Par définition, une petite guerre ne représente pas un enjeu suffisant pour souder les sociétés derrière leurs Gouvernements ; Gil Merom définit ainsi 3 variables pour expliquer l’écart qui peut se creuser entre eux, et qui finalement peut aboutir à la défaite du plus fort : la dépendance instrumentale, c’est-à-dire le volume de ressources humaines et financières nécessaires à la poursuite de la guerre, la différence normative, soit le décalage des opinions quant à la légitimité du conflit, et l’importance politique de la société sur les décisions du Gouvernement.
L’argument central de l’auteur consiste donc à montrer pourquoi, dans les petites guerres, ce sont les faiblesses du fort et non les forces du faible qui comptent. L’influence croissante des élites libérales dans le débat des idées, dès le début du XXe siècle, s’est notamment opposée aux méthodes traditionnelles de contre-insurrection axées sur la brutalité, et ce phénomène a abouti à ramener au cœur du pays le propre centre de gravité du conflit, jusqu’alors maintenu sur le théâtre d’opérations. En d’autres termes, la transformation des sociétés a notablement réduit l’importance des facteurs purement militaires.
Depuis des décennies, les États ont tenté de maintenir leur liberté d’action par un compartimentage des conflits de basse intensité, en particulier par le recours à des contingents locaux et par l’engagement de soldats de métier. Mais ces mesures, dont l’efficacité sur l’opinion publique intérieure est réelle, ne suffisent pas à contrer l’influence des élites militantes sur les classes dirigeantes : même le soutien majoritaire du public israélien pour Begin et Sharon, en 1982, n’a pu empêcher une minorité agissante d’imposer ses vues et de mettre concrètement un terme à l’offensive de Tsahal dès le massacre de Sabra et Chatila.
Le caractère moral des actions armées est au centre des démocraties, et l’analyse de la guerre d’Algérie est à ce sujet éloquente : l’activisme forcené des professeurs et des enseignants, des militants communistes ou chrétiens et de leurs avocats, ainsi que de la presse et des éditeurs, n’aurait jamais eu autant d’influence sur l’opinion si l’armée française – avec l’assentiment des dirigeants politiques – ne s’était pas livrée systématiquement à la torture pour remporter la bataille d’Alger et vaincre militairement le FLN.
Ce livre est naturellement d’une brûlante actualité pour examiner l’opération militaire coalisée en Irak et ses chances de succès face aux mêmes élites libérales qui, dans les médias et les universités, la combattent avec une énergie similaire à celle déployée durant la guerre du Vietnam.
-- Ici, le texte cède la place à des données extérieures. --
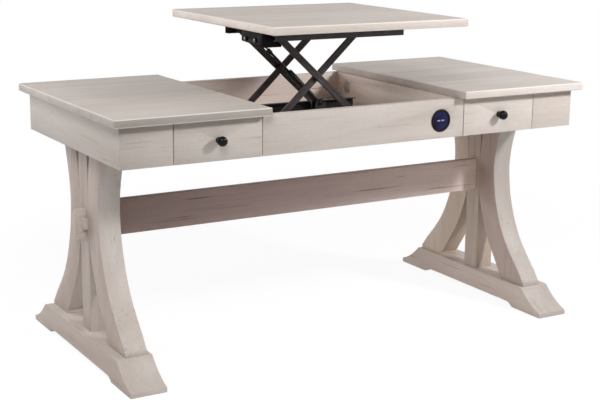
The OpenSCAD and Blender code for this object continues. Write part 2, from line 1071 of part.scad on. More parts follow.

Le scandale des sévices infligés dans la prison d’Abu Graib et son impact immédiat sur l’opinion publique américaine montrent notamment que les mécanismes décrits par Gil Merom sont toujours à l’œuvre. De même, l’ampleur des forces déployées et le coût de leurs actions augmentent la dépendance instrumentale d’un Gouvernement menant une guerre planétaire à l’issue incertaine.
Plusieurs facteurs suggèrent cependant que l’évolution des rapports entre l’État et la société influence la conduite des conflits de basse intensité. La capacité avérée des individus – en uniforme ou non – à contourner le monopole des médias sur l’information de masse pour participer au débat des idées doit ainsi être prise en compte. De même, la montée en puissance des acteurs belligérants à la fois non étatiques, transnationaux et mus par des valeurs immatérielles globales contribue à élever les enjeux de manière drastique, et donc à modifier le sens même des petites guerres en portant leurs effets directs sur le sol national.
Mais ces mutations ne réduisent en rien l’importance de ce livre pour la compréhension des guerres contemporaines.